Written task:
Here are some records; return them all exactly.

Data rows:
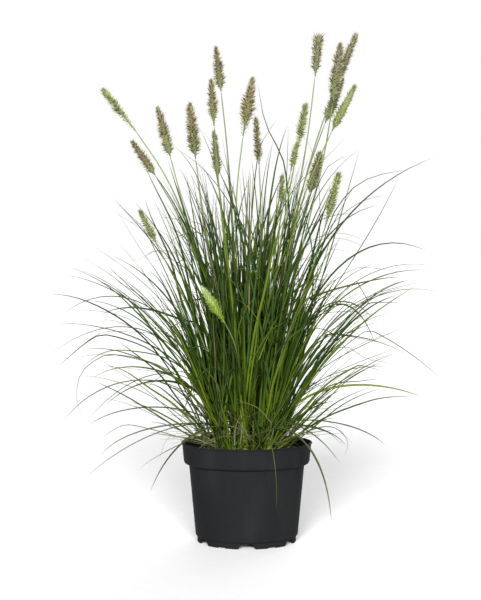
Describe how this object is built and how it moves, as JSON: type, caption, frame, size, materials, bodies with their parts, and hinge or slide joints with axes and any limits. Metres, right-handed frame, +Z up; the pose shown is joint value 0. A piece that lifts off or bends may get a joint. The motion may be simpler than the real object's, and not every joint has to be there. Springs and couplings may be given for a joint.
{
  "type": "potted fountain grass clump",
  "caption": "Dense clump of arching fountain grass with bottlebrush flower spikes on upright stems, growing in a round black nursery pot with a rim band and raised feet.",
  "frame": {"origin": "on the pot's axis, at the level of the floor that the pot stands on", "axes": "+Z up along the pot's axis, +X to the right as seen from the front, +Y away from the front"},
  "size_m": [0.5752, 0.571, 0.733],
  "materials": {
    "pot_plastic": "satin black injection-moulded polypropylene with a faint grain",
    "compost": "damp dark fibrous potting compost with bark chips",
    "stalk": "smooth green stalks with faint ribs and darker nodes",
    "green_bristle": "soft pale green bristles, whitish at the tip",
    "brown_bristle": "soft brown-green bristles with dark spikelets",
    "mauve_bristle": "soft grey-mauve bristles",
    "leaf": "narrow ribbed blades, yellow-green at the foot, dark bluish green along the middle, grey-green and drying at the tips"
  },
  "bodies": {
    "root": {"pot": "pot_plastic", "compost": "compost", "culm_01": "stalk", "culm_02": "stalk", "culm_03": "stalk", "culm_04": "stalk", "culm_05": "stalk", "culm_06": "stalk", "culm_07": "stalk", "culm_08": "stalk", "culm_09": "stalk", "culm_10": "stalk", "culm_11": "stalk", "culm_12": "stalk", "culm_13": "stalk", "culm_14": "stalk", "culm_15": "stalk", "culm_16": "stalk", "culm_17": "stalk", "culm_18": "stalk", "culm_19": "stalk", "culm_20": "stalk", "culm_21": "stalk", "spike_01": "green_bristle", "spike_02": "brown_bristle", "spike_03": "green_bristle", "spike_04": "brown_bristle", "spike_05": "brown_bristle", "spike_06": "brown_bristle", "spike_07": "brown_bristle", "spike_08": "brown_bristle", "spike_09": "brown_bristle", "spike_10": "brown_bristle", "spike_11": "mauve_bristle", "spike_12": "green_bristle", "spike_13": "green_bristle", "spike_14": "mauve_bristle", "spike_15": "mauve_bristle", "spike_16": "mauve_bristle", "spike_17": "green_bristle", "spike_18": "brown_bristle", "spike_19": "green_bristle", "spike_20": "green_bristle", "spike_21": "green_bristle", "tiller_01": "leaf", "tiller_02": "leaf", "tiller_03": "leaf", "tiller_04": "leaf", "tiller_05": "leaf", "tiller_06": "leaf", "tiller_07": "leaf", "tiller_08": "leaf", "tiller_09": "leaf", "tiller_10": "leaf", "tiller_11": "leaf", "tiller_12": "leaf", "tiller_13": "leaf", "tiller_14": "leaf", "tiller_15": "leaf", "tiller_16": "leaf"}
  },
  "joints": []
}
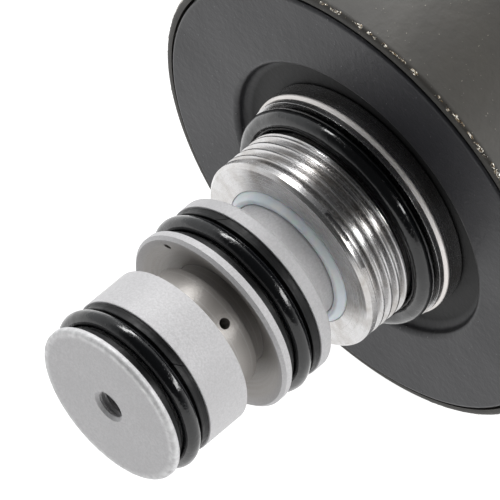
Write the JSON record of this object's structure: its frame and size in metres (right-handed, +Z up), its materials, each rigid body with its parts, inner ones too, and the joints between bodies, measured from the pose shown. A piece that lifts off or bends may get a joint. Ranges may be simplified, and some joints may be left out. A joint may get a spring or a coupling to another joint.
{
  "type": "solenoid cartridge valve",
  "caption": "Screw-in hydraulic cartridge valve: sealed steel nose and flange, threaded adapter with collar, and a large round black solenoid coil with a nut and a plug socket.",
  "frame": {"origin": "on the valve axis, in the seat plane where the adapter's collar meets the manifold", "axes": "+X along the valve axis from the nose to the coil, +Z up, +Y out of the connector"},
  "size_m": [0.1327, 0.0973, 0.0726],
  "materials": {
    "valve_steel": "fine bead-blasted and lightly brushed steel",
    "adapter_steel": "bright turned steel",
    "seal_rubber": "glossy oiled nitrile rubber",
    "backup_ring_plastic": "hard black backup ring",
    "white_ptfe": "white PTFE",
    "magnet_iron": "turned soft iron",
    "bearing_bronze": "plain bearing bronze",
    "tube_stainless": "drawn stainless steel",
    "hardened_steel": "hardened and ground steel",
    "spring_wire": "oil-tempered spring wire",
    "black_paint": "satin black paint",
    "coil_paint": "semi-gloss black paint, slightly uneven",
    "bobbin_nylon": "natural glass-filled nylon",
    "winding_copper": "enamelled copper wire",
    "black_nylon": "moulded black nylon",
    "zinc_screw": "zinc plated",
    "tinned_brass": "tinned brass blade"
  },
  "bodies": {
    "cartridge": {"nose_plug": "valve_steel", "nose_o_ring": "seal_rubber", "nose_backup_ring_front": "backup_ring_plastic", "nose_backup_ring_rear": "backup_ring_plastic", "valve_sleeve": "valve_steel", "sleeve_o_ring": "seal_rubber", "sleeve_backup_ring_front": "backup_ring_plastic", "sleeve_backup_ring_rear": "backup_ring_plastic", "ptfe_seal_ring": "white_ptfe", "threaded_adapter": "adapter_steel", "adapter_o_ring": "seal_rubber", "pole_piece": "magnet_iron", "front_bearing": "bearing_bronze", "air_gap_shim": "bearing_bronze", "guide_tube": "tube_stainless", "end_plug": "tube_stainless", "rear_bearing": "bearing_bronze", "end_plug_o_ring": "seal_rubber", "override_o_ring": "seal_rubber", "spring_shim": "tube_stainless", "return_spring": "spring_wire", "override_spring": "spring_wire"},
    "spool": {"spool": "hardened_steel"},
    "plunger": {"armature": "magnet_iron", "push_pin": "tube_stainless"},
    "override": {"override_pin": "tube_stainless"},
    "coil": {"front_plate": "black_paint", "coil_front_seal": "seal_rubber", "coil_can": "coil_paint", "coil_bobbin": "bobbin_nylon", "copper_winding": "winding_copper", "coil_moulding": "black_nylon", "connector_gasket": "seal_rubber", "connector_socket": "black_nylon", "connector_screws": "zinc_screw", "terminal_pins": "tinned_brass"},
    "nut": {"coil_nut": "black_nylon", "nut_o_ring": "seal_rubber"}
  },
  "joints": [
    {"name": "armature_slide", "type": "slide", "parent": "cartridge", "child": "plunger", "axis": [-1, 0, 0], "range_m": [0, 0.0025], "stiffness_N_per_m": 4000, "springref_m": -0.003, "deforming": ["return_spring"]},
    {"name": "spool_slide", "type": "slide", "parent": "cartridge", "child": "spool", "axis": [-1, 0, 0], "range_m": [0, 0.0025]},
    {"name": "override_push", "type": "slide", "parent": "cartridge", "child": "override", "axis": [-1, 0, 0], "range_m": [0, 0.0019], "stiffness_N_per_m": 600, "springref_m": -0.002, "deforming": ["override_spring"]},
    {"name": "coil_swivel", "type": "hinge", "parent": "cartridge", "child": "coil", "pos_m": [0.035, 0, 0], "axis": [1, 0, 0], "continuous": true},
    {"name": "nut_spin", "type": "hinge", "parent": "cartridge", "child": "nut", "pos_m": [0.073, 0, 0], "axis": [1, 0, 0], "continuous": true}
  ],
  "couplings": [
    {"joint": "spool_slide", "follows": "armature_slide", "ratio": 1}
  ]
}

Answer to this task:
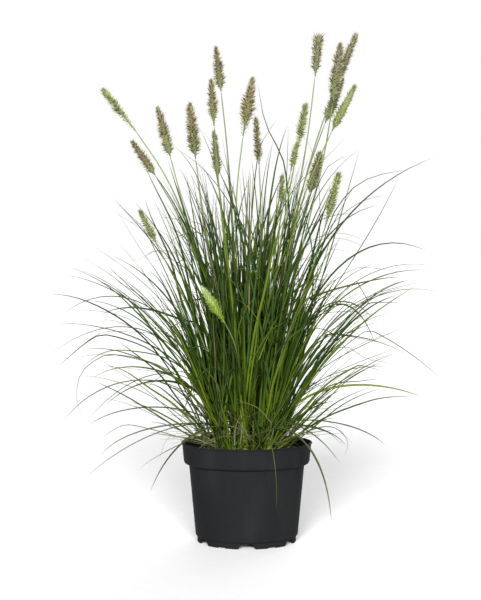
Describe how this object is built and how it moves, as JSON: type, caption, frame, size, materials, bodies with their parts, and hinge or slide joints with axes and any limits. Metres, right-handed frame, +Z up; the pose shown is joint value 0. A piece that lifts off or bends may get a joint. The motion may be simpler than the real object's, and not every joint has to be there. Springs and couplings may be given for a joint.
{
  "type": "potted fountain grass clump",
  "caption": "Dense clump of arching fountain grass with bottlebrush flower spikes on upright stems, growing in a round black nursery pot with a rim band and raised feet.",
  "frame": {"origin": "on the pot's axis, at the level of the floor that the pot stands on", "axes": "+Z up along the pot's axis, +X to the right as seen from the front, +Y away from the front"},
  "size_m": [0.5752, 0.571, 0.733],
  "materials": {
    "pot_plastic": "satin black injection-moulded polypropylene with a faint grain",
    "compost": "damp dark fibrous potting compost with bark chips",
    "stalk": "smooth green stalks with faint ribs and darker nodes",
    "green_bristle": "soft pale green bristles, whitish at the tip",
    "brown_bristle": "soft brown-green bristles with dark spikelets",
    "mauve_bristle": "soft grey-mauve bristles",
    "leaf": "narrow ribbed blades, yellow-green at the foot, dark bluish green along the middle, grey-green and drying at the tips"
  },
  "bodies": {
    "root": {"pot": "pot_plastic", "compost": "compost", "culm_01": "stalk", "culm_02": "stalk", "culm_03": "stalk", "culm_04": "stalk", "culm_05": "stalk", "culm_06": "stalk", "culm_07": "stalk", "culm_08": "stalk", "culm_09": "stalk", "culm_10": "stalk", "culm_11": "stalk", "culm_12": "stalk", "culm_13": "stalk", "culm_14": "stalk", "culm_15": "stalk", "culm_16": "stalk", "culm_17": "stalk", "culm_18": "stalk", "culm_19": "stalk", "culm_20": "stalk", "culm_21": "stalk", "spike_01": "green_bristle", "spike_02": "brown_bristle", "spike_03": "green_bristle", "spike_04": "brown_bristle", "spike_05": "brown_bristle", "spike_06": "brown_bristle", "spike_07": "brown_bristle", "spike_08": "brown_bristle", "spike_09": "brown_bristle", "spike_10": "brown_bristle", "spike_11": "mauve_bristle", "spike_12": "green_bristle", "spike_13": "green_bristle", "spike_14": "mauve_bristle", "spike_15": "mauve_bristle", "spike_16": "mauve_bristle", "spike_17": "green_bristle", "spike_18": "brown_bristle", "spike_19": "green_bristle", "spike_20": "green_bristle", "spike_21": "green_bristle", "tiller_01": "leaf", "tiller_02": "leaf", "tiller_03": "leaf", "tiller_04": "leaf", "tiller_05": "leaf", "tiller_06": "leaf", "tiller_07": "leaf", "tiller_08": "leaf", "tiller_09": "leaf", "tiller_10": "leaf", "tiller_11": "leaf", "tiller_12": "leaf", "tiller_13": "leaf", "tiller_14": "leaf", "tiller_15": "leaf", "tiller_16": "leaf"}
  },
  "joints": []
}
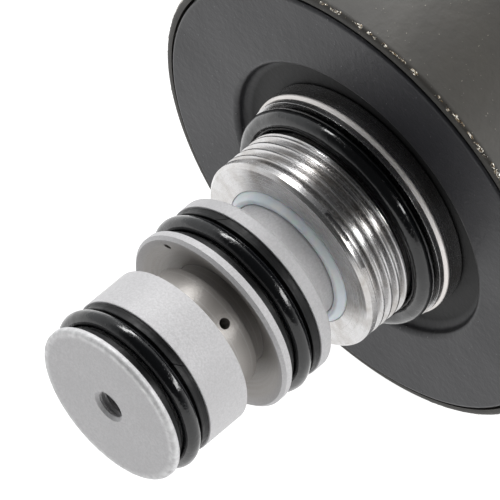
Write the JSON record of this object's structure: its frame and size in metres (right-handed, +Z up), its materials, each rigid body with its parts, inner ones too, and the joints between bodies, measured from the pose shown. A piece that lifts off or bends may get a joint. Ranges may be simplified, and some joints may be left out. A joint may get a spring or a coupling to another joint.
{
  "type": "solenoid cartridge valve",
  "caption": "Screw-in hydraulic cartridge valve: sealed steel nose and flange, threaded adapter with collar, and a large round black solenoid coil with a nut and a plug socket.",
  "frame": {"origin": "on the valve axis, in the seat plane where the adapter's collar meets the manifold", "axes": "+X along the valve axis from the nose to the coil, +Z up, +Y out of the connector"},
  "size_m": [0.1327, 0.0973, 0.0726],
  "materials": {
    "valve_steel": "fine bead-blasted and lightly brushed steel",
    "adapter_steel": "bright turned steel",
    "seal_rubber": "glossy oiled nitrile rubber",
    "backup_ring_plastic": "hard black backup ring",
    "white_ptfe": "white PTFE",
    "magnet_iron": "turned soft iron",
    "bearing_bronze": "plain bearing bronze",
    "tube_stainless": "drawn stainless steel",
    "hardened_steel": "hardened and ground steel",
    "spring_wire": "oil-tempered spring wire",
    "black_paint": "satin black paint",
    "coil_paint": "semi-gloss black paint, slightly uneven",
    "bobbin_nylon": "natural glass-filled nylon",
    "winding_copper": "enamelled copper wire",
    "black_nylon": "moulded black nylon",
    "zinc_screw": "zinc plated",
    "tinned_brass": "tinned brass blade"
  },
  "bodies": {
    "cartridge": {"nose_plug": "valve_steel", "nose_o_ring": "seal_rubber", "nose_backup_ring_front": "backup_ring_plastic", "nose_backup_ring_rear": "backup_ring_plastic", "valve_sleeve": "valve_steel", "sleeve_o_ring": "seal_rubber", "sleeve_backup_ring_front": "backup_ring_plastic", "sleeve_backup_ring_rear": "backup_ring_plastic", "ptfe_seal_ring": "white_ptfe", "threaded_adapter": "adapter_steel", "adapter_o_ring": "seal_rubber", "pole_piece": "magnet_iron", "front_bearing": "bearing_bronze", "air_gap_shim": "bearing_bronze", "guide_tube": "tube_stainless", "end_plug": "tube_stainless", "rear_bearing": "bearing_bronze", "end_plug_o_ring": "seal_rubber", "override_o_ring": "seal_rubber", "spring_shim": "tube_stainless", "return_spring": "spring_wire", "override_spring": "spring_wire"},
    "spool": {"spool": "hardened_steel"},
    "plunger": {"armature": "magnet_iron", "push_pin": "tube_stainless"},
    "override": {"override_pin": "tube_stainless"},
    "coil": {"front_plate": "black_paint", "coil_front_seal": "seal_rubber", "coil_can": "coil_paint", "coil_bobbin": "bobbin_nylon", "copper_winding": "winding_copper", "coil_moulding": "black_nylon", "connector_gasket": "seal_rubber", "connector_socket": "black_nylon", "connector_screws": "zinc_screw", "terminal_pins": "tinned_brass"},
    "nut": {"coil_nut": "black_nylon", "nut_o_ring": "seal_rubber"}
  },
  "joints": [
    {"name": "armature_slide", "type": "slide", "parent": "cartridge", "child": "plunger", "axis": [-1, 0, 0], "range_m": [0, 0.0025], "stiffness_N_per_m": 4000, "springref_m": -0.003, "deforming": ["return_spring"]},
    {"name": "spool_slide", "type": "slide", "parent": "cartridge", "child": "spool", "axis": [-1, 0, 0], "range_m": [0, 0.0025]},
    {"name": "override_push", "type": "slide", "parent": "cartridge", "child": "override", "axis": [-1, 0, 0], "range_m": [0, 0.0019], "stiffness_N_per_m": 600, "springref_m": -0.002, "deforming": ["override_spring"]},
    {"name": "coil_swivel", "type": "hinge", "parent": "cartridge", "child": "coil", "pos_m": [0.035, 0, 0], "axis": [1, 0, 0], "continuous": true},
    {"name": "nut_spin", "type": "hinge", "parent": "cartridge", "child": "nut", "pos_m": [0.073, 0, 0], "axis": [1, 0, 0], "continuous": true}
  ],
  "couplings": [
    {"joint": "spool_slide", "follows": "armature_slide", "ratio": 1}
  ]
}